La exégesis oficial, y Deng con ella a pesar de haber sufrido persecución por oponerse al ciego voluntarismo de su precedesor, destaca como merecedores del agradecimiento patrio la decisiva contribución de Mao a la independencia de China tras una humillante y larga colonización exterior y el rescate de un cierto brío nacional cuando la desintegración asomaba en la esquina. Poco más han podido salvar de un hombre que apasionó hasta el extremo y al que el PCCh atribuye, de oficio, dotes excepcionales de comandante y estadista y buena voluntad en la persecución de su sueño redentor.

Mao sometió cruelmente a una nación ya sometida; tomó el relevo en el yugo a feudalismos locales, a la corrupta administración de entonces, y espantó a las depredadoras potencias coloniales -Estados Unidos, Francia, Alemania, Reino Unido o Japón-, que se habían repartido el gigante en concesiones económicas territoriales, o simplemente lo conquistaron por las armas, como fue el caso nipón. Tras tantos años de hambre y atrocidades, la única represión capaz de llenar cárceles y pucheros ha sido la de Deng Xiaoping.

Cuando los biógrafos del partido aluden a Shaoshan, aldea natal del difunto, subrayan también que sus habitantes recuerdan con emoción cómo el presidente Mao les permitió levantarse y ser dueños de su propio destino, y ahora la reforma económica y la apertura al mundo exterior les abren el paso hacia la prosperidad.

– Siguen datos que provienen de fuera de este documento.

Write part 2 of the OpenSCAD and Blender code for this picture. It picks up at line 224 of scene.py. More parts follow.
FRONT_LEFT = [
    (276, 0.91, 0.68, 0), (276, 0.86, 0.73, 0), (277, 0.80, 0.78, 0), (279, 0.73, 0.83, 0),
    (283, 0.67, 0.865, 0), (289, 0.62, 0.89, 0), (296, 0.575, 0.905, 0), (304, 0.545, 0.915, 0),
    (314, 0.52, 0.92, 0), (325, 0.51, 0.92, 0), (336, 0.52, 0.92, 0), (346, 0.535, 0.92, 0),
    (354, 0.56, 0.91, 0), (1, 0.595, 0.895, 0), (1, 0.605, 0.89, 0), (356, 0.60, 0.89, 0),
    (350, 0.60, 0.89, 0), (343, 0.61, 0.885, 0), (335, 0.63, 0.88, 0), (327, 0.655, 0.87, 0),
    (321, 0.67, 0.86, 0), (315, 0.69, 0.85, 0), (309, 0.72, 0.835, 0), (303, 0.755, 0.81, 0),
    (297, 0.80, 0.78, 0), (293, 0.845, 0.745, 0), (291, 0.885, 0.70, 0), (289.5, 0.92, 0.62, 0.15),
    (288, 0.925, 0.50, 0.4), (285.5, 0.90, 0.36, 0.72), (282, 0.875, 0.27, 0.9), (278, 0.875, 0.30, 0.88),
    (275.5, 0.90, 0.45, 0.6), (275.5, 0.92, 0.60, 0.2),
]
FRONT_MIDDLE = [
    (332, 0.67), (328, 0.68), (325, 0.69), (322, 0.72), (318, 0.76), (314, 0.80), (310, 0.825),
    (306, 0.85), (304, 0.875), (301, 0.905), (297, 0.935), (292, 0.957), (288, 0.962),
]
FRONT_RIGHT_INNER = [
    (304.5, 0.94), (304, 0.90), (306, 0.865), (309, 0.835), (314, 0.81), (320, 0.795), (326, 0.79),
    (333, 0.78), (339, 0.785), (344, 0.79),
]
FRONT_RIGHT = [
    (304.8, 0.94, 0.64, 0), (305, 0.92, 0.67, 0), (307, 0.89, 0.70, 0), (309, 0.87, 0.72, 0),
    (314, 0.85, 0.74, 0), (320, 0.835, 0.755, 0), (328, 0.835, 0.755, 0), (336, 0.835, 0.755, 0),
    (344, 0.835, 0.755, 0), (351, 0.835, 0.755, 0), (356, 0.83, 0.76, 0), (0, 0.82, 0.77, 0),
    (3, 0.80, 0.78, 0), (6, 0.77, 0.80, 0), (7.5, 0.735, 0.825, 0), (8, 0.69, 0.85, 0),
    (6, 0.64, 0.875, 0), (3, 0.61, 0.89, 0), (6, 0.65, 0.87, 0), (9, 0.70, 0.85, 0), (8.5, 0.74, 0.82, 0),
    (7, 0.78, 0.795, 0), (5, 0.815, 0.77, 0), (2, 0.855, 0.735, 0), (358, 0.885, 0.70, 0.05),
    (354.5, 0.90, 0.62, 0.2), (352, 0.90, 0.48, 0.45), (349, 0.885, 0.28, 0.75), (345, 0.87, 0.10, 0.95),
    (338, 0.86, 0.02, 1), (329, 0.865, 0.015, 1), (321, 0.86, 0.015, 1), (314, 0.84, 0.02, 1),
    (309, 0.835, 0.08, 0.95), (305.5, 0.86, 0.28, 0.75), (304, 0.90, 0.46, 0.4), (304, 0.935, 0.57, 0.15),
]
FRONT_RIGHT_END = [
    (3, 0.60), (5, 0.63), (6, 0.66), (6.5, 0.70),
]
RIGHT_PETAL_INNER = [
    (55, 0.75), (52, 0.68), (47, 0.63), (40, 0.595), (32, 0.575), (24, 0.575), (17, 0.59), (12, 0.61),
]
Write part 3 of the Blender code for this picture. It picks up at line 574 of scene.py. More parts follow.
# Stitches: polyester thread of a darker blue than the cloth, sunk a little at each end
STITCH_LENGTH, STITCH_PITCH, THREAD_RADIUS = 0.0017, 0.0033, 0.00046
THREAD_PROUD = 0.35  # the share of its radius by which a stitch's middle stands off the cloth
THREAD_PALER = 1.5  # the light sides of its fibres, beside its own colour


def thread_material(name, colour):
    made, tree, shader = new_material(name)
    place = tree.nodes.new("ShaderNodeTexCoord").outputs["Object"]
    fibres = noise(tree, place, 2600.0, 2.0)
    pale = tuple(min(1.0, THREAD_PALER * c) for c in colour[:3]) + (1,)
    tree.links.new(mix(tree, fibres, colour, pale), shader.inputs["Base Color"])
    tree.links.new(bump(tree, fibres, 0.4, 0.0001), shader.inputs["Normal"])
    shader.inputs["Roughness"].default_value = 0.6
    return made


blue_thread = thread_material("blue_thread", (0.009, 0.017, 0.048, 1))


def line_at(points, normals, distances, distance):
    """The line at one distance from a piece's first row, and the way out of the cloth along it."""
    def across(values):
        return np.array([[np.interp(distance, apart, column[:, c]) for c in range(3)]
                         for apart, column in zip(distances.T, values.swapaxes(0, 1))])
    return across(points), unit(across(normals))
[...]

Más que la vaga propiedad del propio destino, usufructado en vida por el finado, los chinos del año 1993 ambicionan otros títulos. Su convecina en vida Tang Ruiren, con quien Mao departió media hora en 1959 y se hizo una providencial foto, simbotiza bien las nuevas pretensiones: es dueña de un próspero restaurante instalado junto a la casa natal del difunto, con su retrato ampliado en lugar preferente, ha abierto otros en Pekín y su fortuna aumenta cada día. Tang sigue mostrando a la clientela el retrato de un gobernante cuyas bondades algunos descubren únicamente post mortem.